We may track the slow march of time by counting minutes and hours, by numbering calendars and adding candles to the yearly birthday cake. We redeem time, however, not by counting, but by embracing the value of tradition.
The Christian year is perhaps the best example. To tell the old, old story of redemption anew each year, we recurrently erect Ebenezers of hope within the temporal turning of the seasons. Advent’s candles, Epiphany’s feast, Lent’s ashes, Holy Week’s sepulcher – each one calls pilgrims to contemplate anew their relationship with the Savior and recalibrate their focus on the movements of His Spirit.
But there are also secular liturgies that can assist us in the hallowing of earthly time. For instance, summer officially begins for my family with a road trip through the Appalachians to visit family in Shenandoah, and then from those grand, green hills we move on to the sea-sprayed coasts of Maine. For us, the warmth and brightness of summer, with all its blazing possibilities, is typified in an early June sun shimmering upon the vast blue Atlantic water.
Then there is Advent and Christmastide. The atmosphere has finally turned – and stayed – colder, and, personally, I don’t believe this time is fully honored without the syrupy strains of Burl Ives and Bing Crosby, nor the powdery grit of baking flour crusting my fingertips.
And yet, there is perhaps no segment of the year I anticipate and enjoy more than the start of fall. Leaves cracking underfoot, checkmarks and symmetrical Vs crossing the blue sky, pumpkins and absurdly macabre ornamentations erected on front lawns. As the foliage ages from verdant green to yellow to coral to brown, it’s as if the season is asking us to reflect again on the impermanence of life, while nonetheless observing the beauty inherent in one’s latter days. There is a kind of dignified melancholy that hangs in the mild air, that weaves itself into the fabric of autumn’s early sunsets and chilly dusks. This is a remarkably short-lived season, always arriving long after you’re ready for it, yet departing well before you’re done savoring it.
Time, she says,
“There’s no turning back,
Keep your eyes on the tracks.”
Through the fields, somewhere there’s blue
Oh, time will tell, she’ll see us through.
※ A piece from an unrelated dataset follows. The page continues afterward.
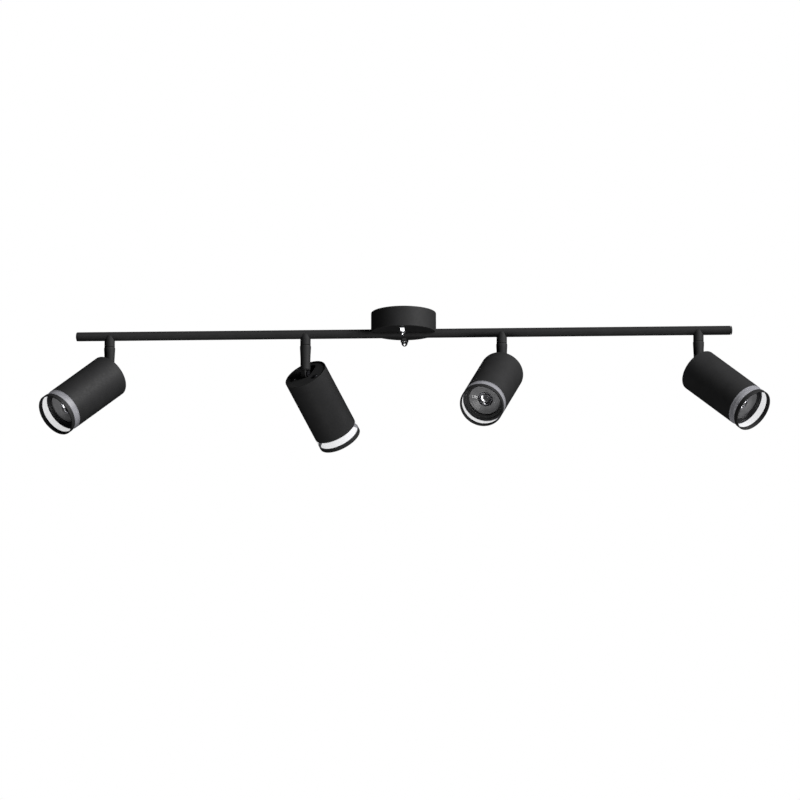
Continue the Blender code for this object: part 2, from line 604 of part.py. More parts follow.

This is why I officially mark the start of fall with the music of Gregory Alan Isakov. More than any I have found, in his echoey acoustic strains as much as his naturalistic lyrics, I believe his music captures the unique feeling of autumn – its beauty and its wistful melancholy. A South African immigrant from the Apartheid era, Isakov originally sought a degree in horticulture, but found unexpected success with his guitar and his brief, delicate songs about lost loves, complicated relationships, quiet rage, and lonely, moonlit highways. Each one of his songs sounds as if it was composed while walking in an autumn-colored wood, with lyrics that strike as efficiently and elegantly as a Wendell Berry poem, or an Edward Hopper painting.
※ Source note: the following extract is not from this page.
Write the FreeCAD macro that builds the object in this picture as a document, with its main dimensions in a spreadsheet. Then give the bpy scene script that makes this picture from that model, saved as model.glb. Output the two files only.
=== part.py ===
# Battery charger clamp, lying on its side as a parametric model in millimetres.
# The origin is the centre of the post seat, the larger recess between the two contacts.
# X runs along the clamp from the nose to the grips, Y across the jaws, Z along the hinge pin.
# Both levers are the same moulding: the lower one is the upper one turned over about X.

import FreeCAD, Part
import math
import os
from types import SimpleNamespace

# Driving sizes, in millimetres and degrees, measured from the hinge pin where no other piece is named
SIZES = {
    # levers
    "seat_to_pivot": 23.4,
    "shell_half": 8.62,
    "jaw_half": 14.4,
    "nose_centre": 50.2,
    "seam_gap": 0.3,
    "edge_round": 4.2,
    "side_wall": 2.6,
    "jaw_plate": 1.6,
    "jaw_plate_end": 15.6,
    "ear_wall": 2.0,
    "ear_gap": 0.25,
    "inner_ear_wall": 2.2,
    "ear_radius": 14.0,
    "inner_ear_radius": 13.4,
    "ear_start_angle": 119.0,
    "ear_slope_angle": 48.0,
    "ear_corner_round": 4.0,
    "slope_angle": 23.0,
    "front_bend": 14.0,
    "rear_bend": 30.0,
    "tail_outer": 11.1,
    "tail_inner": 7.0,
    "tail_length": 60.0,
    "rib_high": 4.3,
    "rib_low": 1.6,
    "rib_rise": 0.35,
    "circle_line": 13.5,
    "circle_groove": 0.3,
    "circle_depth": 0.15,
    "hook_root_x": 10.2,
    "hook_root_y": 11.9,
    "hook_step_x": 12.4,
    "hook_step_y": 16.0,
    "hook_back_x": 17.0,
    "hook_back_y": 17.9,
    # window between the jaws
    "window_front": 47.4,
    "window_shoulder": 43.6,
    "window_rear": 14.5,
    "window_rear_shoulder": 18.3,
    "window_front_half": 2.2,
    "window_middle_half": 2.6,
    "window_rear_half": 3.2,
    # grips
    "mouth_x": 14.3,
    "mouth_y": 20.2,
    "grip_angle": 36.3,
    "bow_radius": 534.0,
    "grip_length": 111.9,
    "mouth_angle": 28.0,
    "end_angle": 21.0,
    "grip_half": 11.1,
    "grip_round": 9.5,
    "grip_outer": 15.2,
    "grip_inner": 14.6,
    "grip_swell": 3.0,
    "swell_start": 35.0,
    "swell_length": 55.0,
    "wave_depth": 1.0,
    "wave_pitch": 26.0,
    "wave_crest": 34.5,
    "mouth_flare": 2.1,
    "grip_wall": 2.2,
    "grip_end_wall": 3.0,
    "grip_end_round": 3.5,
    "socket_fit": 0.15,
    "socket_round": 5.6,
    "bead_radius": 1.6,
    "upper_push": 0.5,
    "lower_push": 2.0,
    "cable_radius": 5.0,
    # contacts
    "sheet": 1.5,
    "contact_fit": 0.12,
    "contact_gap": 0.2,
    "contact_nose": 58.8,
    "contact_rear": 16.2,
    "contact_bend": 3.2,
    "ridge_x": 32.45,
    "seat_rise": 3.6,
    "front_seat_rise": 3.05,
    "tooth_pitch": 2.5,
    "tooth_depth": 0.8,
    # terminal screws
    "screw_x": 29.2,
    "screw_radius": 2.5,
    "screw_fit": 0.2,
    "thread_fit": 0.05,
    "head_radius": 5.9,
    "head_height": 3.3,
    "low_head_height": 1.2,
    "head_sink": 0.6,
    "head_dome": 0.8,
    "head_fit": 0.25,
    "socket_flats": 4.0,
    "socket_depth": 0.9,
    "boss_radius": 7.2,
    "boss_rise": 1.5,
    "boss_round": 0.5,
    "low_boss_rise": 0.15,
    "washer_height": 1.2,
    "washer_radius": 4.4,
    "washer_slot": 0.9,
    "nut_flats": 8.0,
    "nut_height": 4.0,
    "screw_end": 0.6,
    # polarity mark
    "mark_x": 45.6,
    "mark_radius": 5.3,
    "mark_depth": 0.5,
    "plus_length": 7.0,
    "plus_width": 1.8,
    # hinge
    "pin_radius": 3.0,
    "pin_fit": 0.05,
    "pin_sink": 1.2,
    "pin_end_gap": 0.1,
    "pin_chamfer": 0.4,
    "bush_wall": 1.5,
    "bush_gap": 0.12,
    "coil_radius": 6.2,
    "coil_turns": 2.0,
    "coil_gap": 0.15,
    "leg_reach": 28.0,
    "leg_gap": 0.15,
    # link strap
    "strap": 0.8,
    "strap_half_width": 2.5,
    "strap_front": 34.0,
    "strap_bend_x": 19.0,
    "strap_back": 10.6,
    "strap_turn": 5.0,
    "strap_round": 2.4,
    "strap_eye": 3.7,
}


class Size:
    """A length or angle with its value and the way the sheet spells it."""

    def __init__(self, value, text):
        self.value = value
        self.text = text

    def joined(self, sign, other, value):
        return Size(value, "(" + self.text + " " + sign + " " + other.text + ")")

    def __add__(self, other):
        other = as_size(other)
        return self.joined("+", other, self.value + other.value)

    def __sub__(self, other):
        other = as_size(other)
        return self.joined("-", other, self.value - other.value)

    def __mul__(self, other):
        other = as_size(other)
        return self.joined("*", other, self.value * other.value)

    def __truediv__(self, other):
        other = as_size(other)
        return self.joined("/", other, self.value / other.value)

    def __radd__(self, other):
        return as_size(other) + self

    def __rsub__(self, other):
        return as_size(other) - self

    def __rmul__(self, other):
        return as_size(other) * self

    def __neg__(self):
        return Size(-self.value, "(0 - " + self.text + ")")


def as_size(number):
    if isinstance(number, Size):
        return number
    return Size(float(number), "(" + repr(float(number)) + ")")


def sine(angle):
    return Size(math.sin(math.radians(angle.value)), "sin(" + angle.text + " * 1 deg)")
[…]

It’s like you say all the time
World has lost its mind
Between you and I, I know
That I’ve lost mine
As he sings these words on “Appaloosa Bones,” the title track of his most recent album, the listener feels the incurious hopelessness that visits so many of us in these colder months. But then the simple, affectionate wonder of the chorus follows:
Was I that gone?
Man, I hope not
Glad you found me
When you did
I mark the start of fall with all sorts of little traditions, whether it’s regularly lamenting the perpetual mediocrity of Baylor football, meticulously cleaning out our little sitting room fireplace, or dipping into the spooky short stories of Edgar Allen Poe, M.R. James, or Ray Bradbury. But of all these annual, load-bearing tentpoles that hold up the heaviness of time and grant me the space to look and listen and breathe deeply, there is no tradition I love more than listening to Gregory Alan Isakov’s quiet consternation at the two-sidedness of this life – the beauty and the sorrow – and his admirable willingness to take both their hands, join them together, and celebrate their inseparable bond.
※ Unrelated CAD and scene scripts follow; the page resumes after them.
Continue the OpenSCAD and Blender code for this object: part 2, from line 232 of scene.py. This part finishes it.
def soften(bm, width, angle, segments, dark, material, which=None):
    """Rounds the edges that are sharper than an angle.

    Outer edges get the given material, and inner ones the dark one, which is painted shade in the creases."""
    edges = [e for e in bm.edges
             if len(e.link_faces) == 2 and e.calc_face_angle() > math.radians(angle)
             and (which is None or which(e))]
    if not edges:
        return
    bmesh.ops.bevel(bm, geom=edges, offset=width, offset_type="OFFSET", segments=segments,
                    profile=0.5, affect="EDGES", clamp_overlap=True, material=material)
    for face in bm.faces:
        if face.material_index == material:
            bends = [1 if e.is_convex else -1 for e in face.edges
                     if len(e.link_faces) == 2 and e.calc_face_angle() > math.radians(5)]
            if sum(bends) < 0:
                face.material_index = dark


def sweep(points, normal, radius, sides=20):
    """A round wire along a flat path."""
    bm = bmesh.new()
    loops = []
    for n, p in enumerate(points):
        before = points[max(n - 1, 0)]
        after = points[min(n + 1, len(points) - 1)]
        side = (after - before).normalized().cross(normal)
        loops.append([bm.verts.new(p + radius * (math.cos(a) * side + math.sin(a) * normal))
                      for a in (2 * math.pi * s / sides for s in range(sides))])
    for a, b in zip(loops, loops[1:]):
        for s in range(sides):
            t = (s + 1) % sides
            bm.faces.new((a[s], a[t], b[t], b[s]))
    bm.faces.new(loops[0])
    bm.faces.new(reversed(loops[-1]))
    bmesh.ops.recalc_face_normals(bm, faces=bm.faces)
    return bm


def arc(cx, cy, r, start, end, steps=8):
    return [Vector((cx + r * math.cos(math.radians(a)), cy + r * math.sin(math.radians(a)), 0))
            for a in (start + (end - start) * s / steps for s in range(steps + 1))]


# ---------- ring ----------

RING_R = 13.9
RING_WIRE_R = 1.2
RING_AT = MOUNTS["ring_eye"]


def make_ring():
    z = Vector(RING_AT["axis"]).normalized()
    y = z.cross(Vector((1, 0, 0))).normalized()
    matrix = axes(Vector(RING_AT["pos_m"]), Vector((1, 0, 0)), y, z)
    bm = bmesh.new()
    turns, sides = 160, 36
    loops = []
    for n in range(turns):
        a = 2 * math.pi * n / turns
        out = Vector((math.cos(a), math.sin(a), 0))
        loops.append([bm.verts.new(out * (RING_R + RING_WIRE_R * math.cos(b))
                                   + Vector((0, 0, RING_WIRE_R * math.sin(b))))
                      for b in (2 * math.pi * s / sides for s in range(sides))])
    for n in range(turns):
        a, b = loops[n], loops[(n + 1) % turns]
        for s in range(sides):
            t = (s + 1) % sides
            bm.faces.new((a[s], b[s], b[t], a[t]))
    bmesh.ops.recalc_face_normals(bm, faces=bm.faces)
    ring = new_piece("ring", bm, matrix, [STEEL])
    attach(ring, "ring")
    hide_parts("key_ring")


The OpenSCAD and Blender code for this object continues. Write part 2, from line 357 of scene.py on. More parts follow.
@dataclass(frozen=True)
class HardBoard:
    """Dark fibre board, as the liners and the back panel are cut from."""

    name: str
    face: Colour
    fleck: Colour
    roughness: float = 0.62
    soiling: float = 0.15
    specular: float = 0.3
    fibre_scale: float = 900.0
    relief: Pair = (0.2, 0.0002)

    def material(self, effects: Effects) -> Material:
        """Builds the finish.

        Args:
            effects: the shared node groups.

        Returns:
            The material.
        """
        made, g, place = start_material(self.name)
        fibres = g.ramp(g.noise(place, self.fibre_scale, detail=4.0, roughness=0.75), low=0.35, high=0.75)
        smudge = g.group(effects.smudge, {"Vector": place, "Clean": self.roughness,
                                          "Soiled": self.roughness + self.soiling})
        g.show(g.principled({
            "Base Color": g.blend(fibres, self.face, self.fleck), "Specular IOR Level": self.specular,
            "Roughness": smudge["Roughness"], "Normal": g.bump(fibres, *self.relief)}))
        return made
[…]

Isakov repeats these words again and again in one of his most popular songs. It may read on the page as a gloomy line, but when introducing the song in concert, he says with a smile, “This is probably the happiest song I’ve written.”
Indeed, Gregory. And thank you for being such an important part of my fall traditions – for helping me love the browning leaf as much as the budding rose. The Lord God made them both, and called it good.